Fortunately, things have changed. The Covid crisis has been met promptly with a slew of new policies. It has been agreed to pool vaccination purchases. Although it initially struggled, the undertaking has started to informally transfer to the European level the competence for pandemics, which theoretically is not shared. Through its Pandemic Emergency Purchase Programme, the ECB has promptly underwritten public debts and banks as needed. The creation of the Recovery Fund has shattered existing red lines. Although it is explicitly exceptional, the fund is an embryo of a federal transfer mechanism that lends more to needy governments. Its official name, NextGeneration EU, betrays its limitations: it is heavily managed by the Commission and it is structured around fashionable objectives of questionable promise. It will have to prove its effectiveness, and there still is no agreement on how it will be funded, but it is a historical precedent. As such, it must succeed.

New governments at the helm

In another major step, in the midst of the public debt crisis, the Banking Union was finally created. Supervision is now (mostly) conducted at the Eurozone level, undermining protectionism. Yet, the other leg, banking resolution, is unfinished business. The responsibility for the resolution of failing banks remains shared among European and national authorities. The eventual costs remain borne at the national level, which stands to undermine the process. This complex arrangement is ill-adapted to urgent decision making, but it can evolve.

These are game-changing innovations. Sure, they are often poorly designed and rarely complete, but this is not really surprising: getting many countries to unanimously agree to consequential decisions is inherently difficult. There is more to it, however. Ever since the failure in 2005 to change the treaties to create a European Constitution, the political leaders have been unwilling to undertake any new reform that requires changing the treaties. It does not seem to matter that the Constitution project was dealing with abstract issues far remote from citizens’ concerns, unlike pressing practical needs. As a result, any attempt at deep reform without adjusting the treaties is excessively constrained.

It may be that this self-imposed impotency is coming to an end. One reason is that several new governments in several countries (Germany, France, Italy, the Netherlands) may be less inhibited. They seem more pragmatic as their views seem less shaped by old ideologies like money always creates inflation, or fiscal policies are useless and possibly harmful under any condition, or public debts are forever sinful.

Euro-skepticism on the retreat

Importantly, Euro-skepticism is retreating, largely because the Euro-skeptics have accumulated errors. They enthusiastically backed Brexit, which is visibly hurting the UK. They have pronounced repeatedly the euro terminally ill, but it has survived and is now backed by a large majority of citizens (according to the latest Eurobarometer survey, 78% think that the euro is good for Europe and 69% that it is good their own country). Many Euro-skeptics have supported the anti-vaccination movements but 68% of citizens are fully vaccinated according to the European Center for Disease Prevention and Control. They have often joined the ranks of climate change deniers but climate is now visibly changing and, according to Eurobarometer, 93% consider that it is a serious concern. On virtually any major issue of the day, the Euro-skeptics have had it wrong.

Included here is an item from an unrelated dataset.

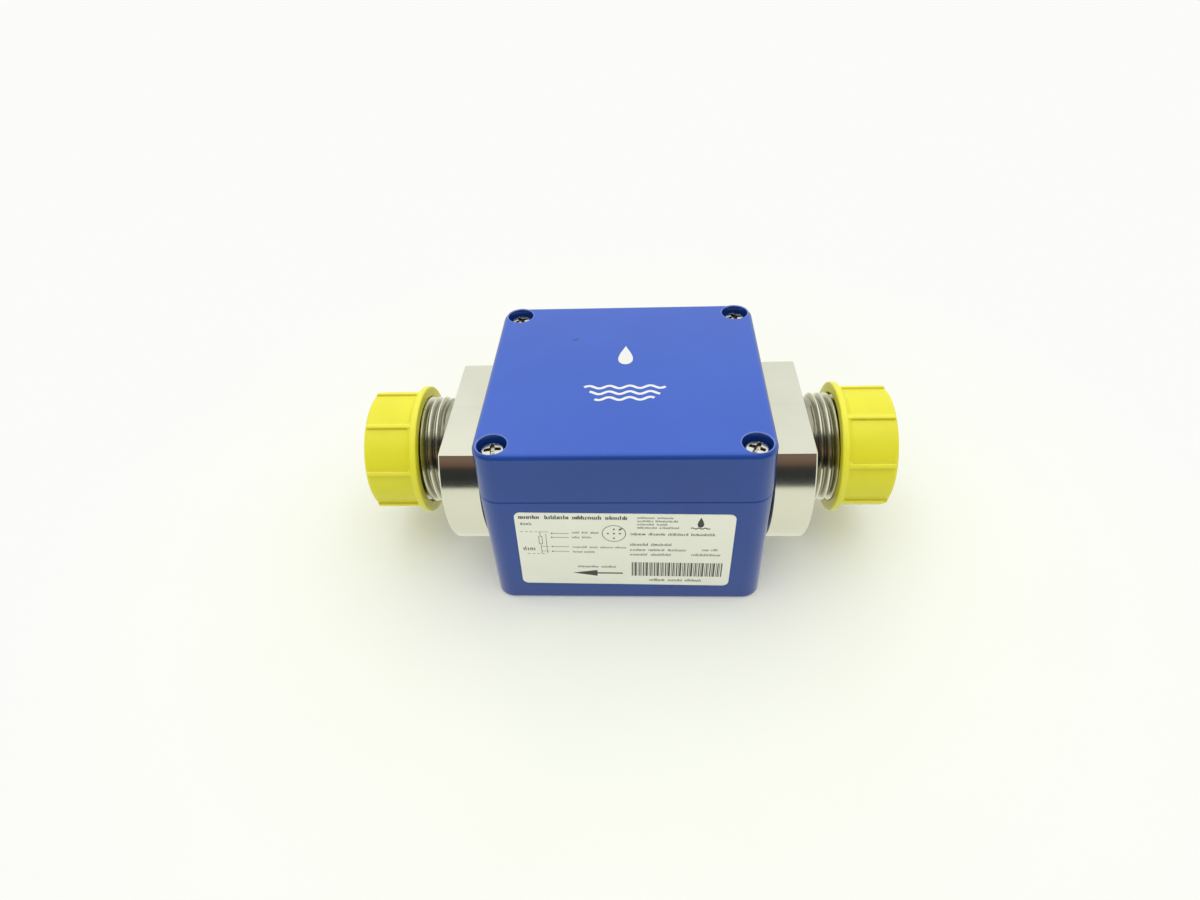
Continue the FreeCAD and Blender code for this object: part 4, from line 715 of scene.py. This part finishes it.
class Print:
    """Flat ink shapes gathered in one mesh; place() puts a point of the sheet into the world."""

    def __init__(self, place):
        self.work = bmesh.new()
        self.place = place

    def shape(self, points):
        self.work.faces.new([self.work.verts.new(self.place(u, w)) for u, w in points])

    def bar(self, u0, w0, u1, w1):
        self.shape([(u0, w0), (u1, w0), (u1, w1), (u0, w1)])

    def stroke(self, points, width):
        """A line of constant width through the points, with mitred bends."""
        sides = []
        for index, (u, w) in enumerate(points):
            before, after = points[max(index - 1, 0)], points[min(index + 1, len(points) - 1)]
            direction = Vector((after[0] - before[0], after[1] - before[1])).normalized()
            across = Vector((-direction.y, direction.x)) * width / 2
            sides.append(((u + across.x, w + across.y), (u - across.x, w - across.y)))
        for first, second in zip(sides, sides[1:]):
            self.shape([first[1], second[1], second[0], first[0]])

    def ring(self, u, w, outer, inner=0.0, steps=40):
        """A flat ring, or a disc where there is no inner radius."""
        def at(radius, step):
            angle = 2 * math.pi * step / steps
            return u + radius * math.cos(angle), w + radius * math.sin(angle)

        for step in range(steps):
            near = [at(inner, step + 1), at(inner, step)] if inner else [(u, w)]
            self.shape([at(outer, step), at(outer, step + 1)] + near)

    def drop(self, u, w, size):
        """A drop with its point upwards, size being half its height."""
        outline = []
        for step in range(40):
            angle = 2 * math.pi * step / 40
            across = 0.633 * size * math.sin(angle) * abs(math.sin(angle / 2)) ** 1.5
            outline.append((u + across, w + size * math.cos(angle)))
        for first, second in zip(outline, outline[1:] + outline[:1]):
            self.shape([(u, w - 0.37 * size), first, second])

    def rules(self, u0, u1, w, height, words, seed, weight=0.19):
        """A line of fine print: short upright marks, grouped like words, that spell nothing."""
        chance = random.Random(seed)
        lengths = [chance.uniform(0.7, 1.3) for _ in range(words)]
        gap = height * 0.70
        unit = (u1 - u0 - gap * (words - 1)) / sum(lengths)
        start, low = u0, w - height / 2
        for length in lengths:
            end, position = start + length * unit, start
            while position < end - weight * height:
                tall = chance.choice((0.70, 0.70, 0.70, 1.0)) * height
                step = chance.uniform(0.30, 0.46) * height
                side = position + weight * height
                self.bar(position, low, side, low + tall)
                if chance.random() < 0.62 and position + step < end:
                    level = low + chance.choice((0.0, 0.30, 0.58)) * height
                    self.bar(side, level, position + step, level + 0.11 * height)
                position += step
            start = end + gap

    def finish(self, name, material, slot=None):
        bmesh.ops.recalc_face_normals(self.work, faces=self.work.faces)
        return finish_mesh(name, self.work, material, "root")


def make_label_print():
    dark, grey = Print(on_label), Print(on_label)
    # lines of fine print: start, end, level, height, words, seed of their random marks
    for ink, *line in (
        (dark, -29.1, 1.0, 13.35, 1.50, 4, 11, 0.24), (grey, -28.8, -25.5, 10.7, 1.10, 1, 12),
        (grey, 3.5, 13.4, 13.5, 0.80, 2, 20), (grey, 3.5, 14.6, 12.2, 0.80, 2, 21),
        (grey, 3.5, 11.8, 10.9, 0.80, 2, 22), (grey, 3.5, 15.2, 9.6, 0.80, 2, 23),
        (dark, 1.7, 25.1, 7.0, 1.05, 4, 31), (dark, 1.5, 13.1, 2.7, 1.05, 2, 32),
        (grey, 1.5, 17.4, 0.45, 1.00, 3, 33), (grey, 21.8, 26.2, 0.7, 1.00, 2, 34),
        (grey, 1.5, 13.2, -1.55, 1.00, 2, 35), (grey, 18.9, 27.2, -1.45, 1.00, 1, 36),
        (grey, -13.6, -2.6, -7.05, 0.95, 2, 37), (grey, 7.2, 22.4, -12.75, 1.10, 3, 38),
    ):
        ink.rules(*line)
    # contacts of the receptacle
    plug_u, plug_w = -2.95, 7.05
    dark.ring(plug_u, plug_w, 3.35, 3.15, 48)
    for u, w in ((0, 1.75), (-1.68, 0), (0, 0), (1.68, 0), (0, -1.9)):
        dark.ring(plug_u + u, plug_w + w, 0.30, 0.0, 16)
    dark.stroke([(-1.55, 8.45), (-0.75, 9.15)], 0.55)
    # leads
    for start, w in ((-20.3, 6.9), (-20.4, 5.25), (-20.5, 1.35), (-20.5, -0.65)):
        dark.stroke([(start, w), (start + 4.8, w)], 0.16)
        dark.ring(start, w, 0.26, 0.0, 12)
    for line in ((-14.7, -7.1, 7.35, 0.80, 3, 50), (-14.7, -9.2, 5.4, 0.80, 2, 51),
                 (-14.7, 0.6, 1.3, 0.80, 4, 52), (-14.7, -8.5, -0.7, 0.80, 2, 53)):
        grey.rules(*line)
    # broken lines of the sensor's outline, and the wires inside it
    for dash in range(4):
        dark.bar(-29.1 + 1.35 * dash, 7.35, -28.3 + 1.35 * dash, 7.5)
        dark.bar(-27.7 + 1.35 * dash, -1.85, -26.9 + 1.35 * dash, -1.7)
    for wire in ([(-24.0, 7.4), (-21.2, 7.4)], [(-23.6, 7.4), (-23.6, 5.6)],
                 [(-23.6, 2.5), (-23.6, -1.6)], [(-22.0, 6.6), (-22.0, -1.6)],
                 [(-23.6, 1.4), (-21.4, 1.4)], [(-23.6, -0.6), (-21.4, -0.6)]):
        dark.stroke(wire, 0.14)
    # resistor
    for side in ([(-24.05, 5.6), (-23.15, 5.6)], [(-24.05, 2.5), (-23.15, 2.5)],
                 [(-24.05, 5.6), (-24.05, 2.5)], [(-23.15, 5.6), (-23.15, 2.5)]):
        dark.stroke(side, 0.16)
    grey.rules(-28.8, -24.9, 0.45, 1.60, 1, 60)
    # plain sign for a liquid
    dark.drop(20.8, 11.9, 2.0)
    wave = [(18.2 + 5.2 * step / 24, 9.5 + 0.22 * math.sin(step * math.pi / 4))
            for step in range(25)]
    dark.stroke(wave, 0.36)
    # flow arrow
    dark.shape([(-15.2, -10.0), (-8.0, -11.3), (-8.0, -8.7)])
    dark.stroke([(-8.1, -10.0), (-0.6, -9.95)], 0.55)
    # plain bars, evenly repeated, that hold no number
    u, index = 2.0, 0
    widths, gaps = (0.34, 0.17, 0.51, 0.17, 0.34, 0.17), (0.24, 0.17, 0.34)
    while u < 27.7:
        width = widths[index % len(widths)]
        dark.bar(u, -11.0, u + width, -5.0)
        u += width + gaps[index % len(gaps)]
        index += 1
    dark.finish("label_print_dark", DARK_INK, "label_film")
    grey.finish("label_print_grey", GREY_INK, "label_film")


make_label_print()


# ---------------------------------------------------------------- pictogram on the lid
def on_lid(x, y):
    return Vector((x, y, LID_TOP + INK_LIFT))


def make_lid_print():
    """A drop over three waves, the plain sign for a liquid."""
    ink = Print(on_lid)
    ink.drop(0.0, 8.6, 4.9)
    for row, level in enumerate((-7.6, -10.3, -13.0)):
        reach, height, length = 11.5 - 1.6 * row, 0.62, 5.75
        across = [-reach + 2 * reach * step / 48 for step in range(49)]
        ink.stroke([(x, level + height * math.sin(x * 2 * math.pi / length)) for x in across], 0.95)
    ink.finish("lid_pictogram", WHITE_INK, "blue_paint")
    scuff = Print(on_lid)
    scuff.stroke([(-16.4, 16.9), (-15.8, 17.1), (-15.1, 17.6), (-14.7, 18.1)], 0.42)
    scuff.finish("lid_scuff", DARK_INK, "blue_paint")


make_lid_print()


# ---------------------------------------------------------------- camera
def make_camera():
    """The camera stands where the box's edges and the pipe's ends put it."""
    data = bpy.data.cameras.new("camera")
    data.sensor_fit = "HORIZONTAL"
    data.sensor_width = 36.0
    data.lens = 22.705
    data.clip_start = 0.01
    data.clip_end = 50.0
    camera = bpy.data.objects.new("camera", data)
    bpy.context.scene.collection.objects.link(camera)
    tilt, yaw, roll = 0.7121, 0.0601, -0.0067
    origin_seen = mm(9.844, 20.343, 256.721)
    base = Matrix(((1, 0, 0), (0, 0, -1), (0, 1, 0)))
    turned = (Matrix.Rotation(roll, 3, "Z") @ Matrix.Rotation(yaw, 3, "Y")
              @ Matrix.Rotation(tilt, 3, "X") @ base)
    across, down, ahead = turned[0], turned[1], turned[2]
    position = -(turned.transposed() @ origin_seen)
    camera.matrix_world = Matrix((
        (across.x, -down.x, -ahead.x, position.x),
        (across.y, -down.y, -ahead.y, position.y),
        (across.z, -down.z, -ahead.z, position.z),
        (0, 0, 0, 1),
    ))
    bpy.context.scene.camera = camera


make_camera()


# ---------------------------------------------------------------- floor, lamps and world
def make_floor():
    """Pale table: it pales outwards for the camera; reflections see it even, dark far in front."""
    mesh = bpy.data.meshes.new("floor")
    half, low = 3.0, -5e-5
    corners = [(-half, -half, low), (half, -half, low), (half, half, low), (-half, half, low)]
    mesh.from_pydata(corners, [], [(0, 1, 2, 3)])
    floor = bpy.data.objects.new("floor", mesh)
    bpy.context.scene.collection.objects.link(floor)
    look = Look("pale_floor", (0.840, 0.860, 0.772), 0.55)
    look.set("Specular IOR Level", 0.25)
    grain = look.noise(300.0, 3.0)
    cloud = look.noise(14.0, 3.0)
    path = look.nodes.new("ShaderNodeLightPath").outputs
    to_camera, to_gloss = path["Is Camera Ray"], path["Is Glossy Ray"]
    seen = look.blend_colours(look.spread(cloud), (0.832, 0.852, 0.762), (0.852, 0.870, 0.785))
    look.colour(look.blend_colours(to_camera, (0.800, 0.825, 0.735), seen))
    look.roughness(look.spread(grain, 0.48, 0.62))
    look.bump(grain, 0.01, 0.2)

    def glow(factor, under, colour):
        """Mix a plain emission over a shader."""
        emission = look.nodes.new("ShaderNodeEmission")
        emission.inputs["Color"].default_value = (*colour, 1.0)
        mixer = look.nodes.new("ShaderNodeMixShader")
        look.links.new(factor, mixer.inputs["Fac"])
        look.links.new(under, mixer.inputs[1])
        look.links.new(emission.outputs["Emission"], mixer.inputs[2])
        return mixer.outputs["Shader"]

    distance = look.nodes.new("ShaderNodeVectorMath")
    distance.operation = "LENGTH"
    look.links.new(look.place, distance.inputs[0])
    far = look.remap(distance.outputs["Value"], 0.09, 0.20, 0.18, 0.95)
    shader = glow(look.maths("MULTIPLY", far, to_camera), look.shader.outputs["BSDF"],
                  (0.972, 0.975, 0.965))
    shader = glow(look.maths("MULTIPLY", to_gloss, 0.80), shader, (1.0, 1.0, 0.87))
    beyond = look.remap(look.split(look.place)["Y"], -0.19, -0.24, 0.0, 1.0)
    shader = glow(look.maths("MULTIPLY", beyond, to_gloss), shader, (0.05, 0.055, 0.055))
    look.links.new(shader, look.nodes["Material Output"].inputs["Surface"])
    mesh.materials.append(look.material)


def make_lamp(name, place, target, size, watts, colour):
    data = bpy.data.lights.new(name, "AREA")
    data.shape = "RECTANGLE"
    data.size, data.size_y = size
    data.energy = watts
    data.color = colour
    lamp = bpy.data.objects.new(name, data)
    lamp.location = place
    lamp.rotation_euler = (Vector(target) - Vector(place)).to_track_quat("-Z", "Y").to_euler()
    bpy.context.scene.collection.objects.link(lamp)


def make_world():
    """Even light; in reflections a dark, brownish room stands low in front of the object."""
    world = bpy.data.worlds.new("room")
    bpy.context.scene.world = world
    world.use_nodes = True
    tree = Nodes(world.node_tree)
    background = tree.nodes["Background"]

    def ramp(value, stops):
        node = tree.nodes.new("ShaderNodeValToRGB")
        while len(node.color_ramp.elements) < len(stops):
            node.color_ramp.elements.new(0.5)
        for element, (position, colour) in zip(node.color_ramp.elements, stops):
            element.position = position
            element.color = (*colour, 1.0)
        tree.links.new(value, node.inputs["Fac"])
        return node.outputs["Color"]

    direction = tree.split(tree.nodes.new("ShaderNodeTexCoord").outputs["Generated"])
    path = tree.nodes.new("ShaderNodeLightPath").outputs
    height = tree.maths("ADD", direction["Z"], 0.0, clamp=True)
    room = ramp(height, [
        (0.0, (0.035, 0.038, 0.040)), (0.24, (0.035, 0.037, 0.036)), (0.33, (0.18, 0.11, 0.08)),
        (0.47, (0.24, 0.16, 0.12)), (0.60, (0.10, 0.09, 0.08)), (0.86, (0.10, 0.10, 0.10)),
        (0.94, (0.95, 0.96, 0.90)),
    ])
    ahead = tree.maths("MULTIPLY", direction["Y"], -1.0, clamp=True)
    front = tree.maths("MULTIPLY", tree.maths("ADD", ahead, -0.12, clamp=True), 4.0, clamp=True)
    seen = tree.blend_colours(front, (0.98, 0.99, 0.93), room)
    sky = tree.remap(direction["Z"], 0.40, 0.80, 0.42, 1.53, eased=True)
    tint = tree.nodes.new("ShaderNodeVectorMath")
    tint.operation = "SCALE"
    tint.inputs[0].default_value = (1.0, 1.0, 0.975)
    tree.links.new(sky, tint.inputs["Scale"])
    lit = tree.blend_colours(path["Is Glossy Ray"], tint.outputs["Vector"], seen)
    colour = tree.blend_colours(path["Is Camera Ray"], lit, (0.965, 0.97, 0.96))
    tree.links.new(colour, background.inputs["Color"])
    background.inputs["Strength"].default_value = 1.0


make_floor()
make_lamp("overhead", place=(0.10, 0.45, 1.7), target=(0.0, 0.0, 0.0), size=(2.6, 2.2), watts=3.0,
          colour=(1.0, 0.995, 0.97))
make_world()
bpy.context.scene.view_settings.view_transform = "Standard"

Finally, the Europeans feel increasingly lonely in an increasingly troubled world. Trump and Afghanistan imply that the USA cannot be seen anymore as a trusted protector. China and Russia have become aggressive economic and political competitors. Terrorist organizations are spreading in Africa.

A plausible scenario is that the European leaders are now going to be less shy in mooting treaty changes that make it possible to deal with the accumulated dysfunctions of the EU. Of course, this will be a long process and setbacks are likely along the way. But over the last couple of decades, the scope for serious action has not been as promising as now.